Data listing =
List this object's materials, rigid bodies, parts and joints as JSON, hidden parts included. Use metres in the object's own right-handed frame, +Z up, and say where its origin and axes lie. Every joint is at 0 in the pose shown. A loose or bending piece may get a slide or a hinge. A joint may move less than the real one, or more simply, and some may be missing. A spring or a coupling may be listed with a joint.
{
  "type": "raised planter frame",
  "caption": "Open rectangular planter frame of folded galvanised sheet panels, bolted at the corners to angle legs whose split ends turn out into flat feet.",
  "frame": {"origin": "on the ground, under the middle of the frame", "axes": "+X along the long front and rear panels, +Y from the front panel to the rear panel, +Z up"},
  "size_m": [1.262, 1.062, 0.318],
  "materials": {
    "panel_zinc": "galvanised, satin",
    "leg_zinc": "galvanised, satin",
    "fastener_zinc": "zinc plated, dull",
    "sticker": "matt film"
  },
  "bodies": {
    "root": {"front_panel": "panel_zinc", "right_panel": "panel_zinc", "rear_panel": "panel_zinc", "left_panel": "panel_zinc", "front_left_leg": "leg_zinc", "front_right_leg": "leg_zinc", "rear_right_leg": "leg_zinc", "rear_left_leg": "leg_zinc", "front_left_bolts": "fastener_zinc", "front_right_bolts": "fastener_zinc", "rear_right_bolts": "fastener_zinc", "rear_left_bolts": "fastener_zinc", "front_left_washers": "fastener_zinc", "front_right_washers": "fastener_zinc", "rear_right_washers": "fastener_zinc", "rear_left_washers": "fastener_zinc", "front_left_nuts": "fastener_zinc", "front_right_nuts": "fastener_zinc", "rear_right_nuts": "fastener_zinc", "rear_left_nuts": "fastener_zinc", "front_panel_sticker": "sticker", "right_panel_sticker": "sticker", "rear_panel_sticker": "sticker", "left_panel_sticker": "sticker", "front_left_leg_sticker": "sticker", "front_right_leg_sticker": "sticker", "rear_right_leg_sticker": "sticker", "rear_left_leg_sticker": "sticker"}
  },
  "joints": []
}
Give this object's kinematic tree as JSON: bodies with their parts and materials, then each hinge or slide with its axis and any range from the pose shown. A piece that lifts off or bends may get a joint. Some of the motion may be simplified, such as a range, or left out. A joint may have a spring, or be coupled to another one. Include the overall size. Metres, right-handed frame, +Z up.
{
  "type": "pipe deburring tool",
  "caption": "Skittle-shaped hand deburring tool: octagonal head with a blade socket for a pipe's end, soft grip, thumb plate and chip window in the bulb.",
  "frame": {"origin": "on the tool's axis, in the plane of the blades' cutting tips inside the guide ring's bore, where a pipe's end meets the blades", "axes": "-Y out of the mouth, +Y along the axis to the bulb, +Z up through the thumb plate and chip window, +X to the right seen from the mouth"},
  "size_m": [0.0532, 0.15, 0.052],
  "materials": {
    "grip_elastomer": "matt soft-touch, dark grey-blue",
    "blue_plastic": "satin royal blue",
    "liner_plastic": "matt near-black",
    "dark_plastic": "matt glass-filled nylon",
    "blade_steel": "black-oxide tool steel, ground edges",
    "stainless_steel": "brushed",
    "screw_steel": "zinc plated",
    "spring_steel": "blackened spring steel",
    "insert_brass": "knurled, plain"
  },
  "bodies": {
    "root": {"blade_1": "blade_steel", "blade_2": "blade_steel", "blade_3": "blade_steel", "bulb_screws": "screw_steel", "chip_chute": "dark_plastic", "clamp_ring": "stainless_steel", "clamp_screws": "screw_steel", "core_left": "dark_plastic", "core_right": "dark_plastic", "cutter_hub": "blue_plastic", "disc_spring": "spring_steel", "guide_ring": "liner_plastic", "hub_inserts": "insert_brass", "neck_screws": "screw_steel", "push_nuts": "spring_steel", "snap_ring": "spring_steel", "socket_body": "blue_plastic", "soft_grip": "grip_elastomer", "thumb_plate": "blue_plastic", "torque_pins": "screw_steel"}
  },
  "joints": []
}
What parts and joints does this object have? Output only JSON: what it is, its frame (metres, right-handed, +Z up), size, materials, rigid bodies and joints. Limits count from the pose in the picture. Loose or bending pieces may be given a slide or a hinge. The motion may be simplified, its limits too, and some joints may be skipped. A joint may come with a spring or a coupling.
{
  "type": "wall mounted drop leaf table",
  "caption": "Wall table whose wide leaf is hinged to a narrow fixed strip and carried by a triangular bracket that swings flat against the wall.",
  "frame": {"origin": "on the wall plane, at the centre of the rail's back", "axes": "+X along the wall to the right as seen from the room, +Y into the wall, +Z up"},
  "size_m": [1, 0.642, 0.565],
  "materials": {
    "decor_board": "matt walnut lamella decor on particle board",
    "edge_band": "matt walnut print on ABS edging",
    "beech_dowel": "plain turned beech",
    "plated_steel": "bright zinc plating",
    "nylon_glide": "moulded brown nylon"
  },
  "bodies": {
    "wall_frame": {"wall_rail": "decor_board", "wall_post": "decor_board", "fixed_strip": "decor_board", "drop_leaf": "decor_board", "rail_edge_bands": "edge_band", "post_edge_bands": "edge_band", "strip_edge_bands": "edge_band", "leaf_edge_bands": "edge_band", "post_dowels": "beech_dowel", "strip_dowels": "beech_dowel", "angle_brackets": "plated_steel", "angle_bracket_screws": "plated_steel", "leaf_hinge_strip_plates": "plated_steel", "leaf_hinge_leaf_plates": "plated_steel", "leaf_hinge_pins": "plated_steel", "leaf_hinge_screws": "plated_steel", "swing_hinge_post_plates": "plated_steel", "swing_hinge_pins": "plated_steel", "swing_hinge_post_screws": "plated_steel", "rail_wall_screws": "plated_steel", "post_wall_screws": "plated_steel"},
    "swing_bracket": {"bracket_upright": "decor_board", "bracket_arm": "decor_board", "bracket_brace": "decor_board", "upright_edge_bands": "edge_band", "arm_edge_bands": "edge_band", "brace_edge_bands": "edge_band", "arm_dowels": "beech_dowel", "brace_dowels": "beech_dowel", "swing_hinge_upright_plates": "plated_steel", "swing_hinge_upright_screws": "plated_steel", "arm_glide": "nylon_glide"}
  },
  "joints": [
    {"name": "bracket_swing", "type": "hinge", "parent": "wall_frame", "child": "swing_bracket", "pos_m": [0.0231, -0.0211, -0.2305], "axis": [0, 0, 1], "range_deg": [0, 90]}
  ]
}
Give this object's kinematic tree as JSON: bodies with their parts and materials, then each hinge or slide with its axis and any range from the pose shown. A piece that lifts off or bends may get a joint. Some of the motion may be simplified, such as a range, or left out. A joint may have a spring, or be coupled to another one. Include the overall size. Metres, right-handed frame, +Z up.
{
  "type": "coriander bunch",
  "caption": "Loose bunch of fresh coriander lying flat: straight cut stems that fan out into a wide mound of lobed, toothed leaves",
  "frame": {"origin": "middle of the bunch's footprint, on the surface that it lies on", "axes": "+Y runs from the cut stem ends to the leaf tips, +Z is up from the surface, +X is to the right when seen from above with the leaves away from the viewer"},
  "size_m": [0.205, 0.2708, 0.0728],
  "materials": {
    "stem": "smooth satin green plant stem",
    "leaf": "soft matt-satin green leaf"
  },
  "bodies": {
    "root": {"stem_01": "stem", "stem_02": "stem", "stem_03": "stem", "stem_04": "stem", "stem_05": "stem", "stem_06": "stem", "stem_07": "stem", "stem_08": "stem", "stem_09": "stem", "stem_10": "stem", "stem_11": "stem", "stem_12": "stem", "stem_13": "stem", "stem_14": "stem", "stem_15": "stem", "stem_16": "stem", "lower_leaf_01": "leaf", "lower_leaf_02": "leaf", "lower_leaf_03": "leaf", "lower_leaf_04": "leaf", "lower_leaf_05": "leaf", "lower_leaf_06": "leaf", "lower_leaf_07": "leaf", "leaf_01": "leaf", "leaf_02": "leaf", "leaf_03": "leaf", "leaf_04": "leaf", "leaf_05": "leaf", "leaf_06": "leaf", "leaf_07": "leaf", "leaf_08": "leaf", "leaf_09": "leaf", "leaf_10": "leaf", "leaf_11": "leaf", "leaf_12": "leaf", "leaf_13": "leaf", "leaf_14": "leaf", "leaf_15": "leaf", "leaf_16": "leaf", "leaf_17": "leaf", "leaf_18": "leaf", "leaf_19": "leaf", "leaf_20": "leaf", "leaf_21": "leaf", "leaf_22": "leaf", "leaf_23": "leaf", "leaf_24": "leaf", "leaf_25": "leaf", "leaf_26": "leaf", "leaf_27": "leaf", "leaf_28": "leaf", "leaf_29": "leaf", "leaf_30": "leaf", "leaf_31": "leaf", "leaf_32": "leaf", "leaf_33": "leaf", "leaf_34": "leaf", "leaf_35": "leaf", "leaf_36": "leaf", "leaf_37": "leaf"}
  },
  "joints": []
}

Exercise requirements =
Every line containing the string "rigid" must be listed.

Problem solution =
List this object's materials, rigid bodies, parts and joints as JSON, hidden parts included. Use metres in the object's own right-handed frame, +Z up, and say where its origin and axes lie. Every joint is at 0 in the pose shown. A loose or bending piece may get a slide or a hinge. A joint may move less than the real one, or more simply, and some may be missing. A spring or a coupling may be listed with a joint.
What parts and joints does this object have? Output only JSON: what it is, its frame (metres, right-handed, +Z up), size, materials, rigid bodies and joints. Limits count from the pose in the picture. Loose or bending pieces may be given a slide or a hinge. The motion may be simplified, its limits too, and some joints may be skipped. A joint may come with a spring or a coupling.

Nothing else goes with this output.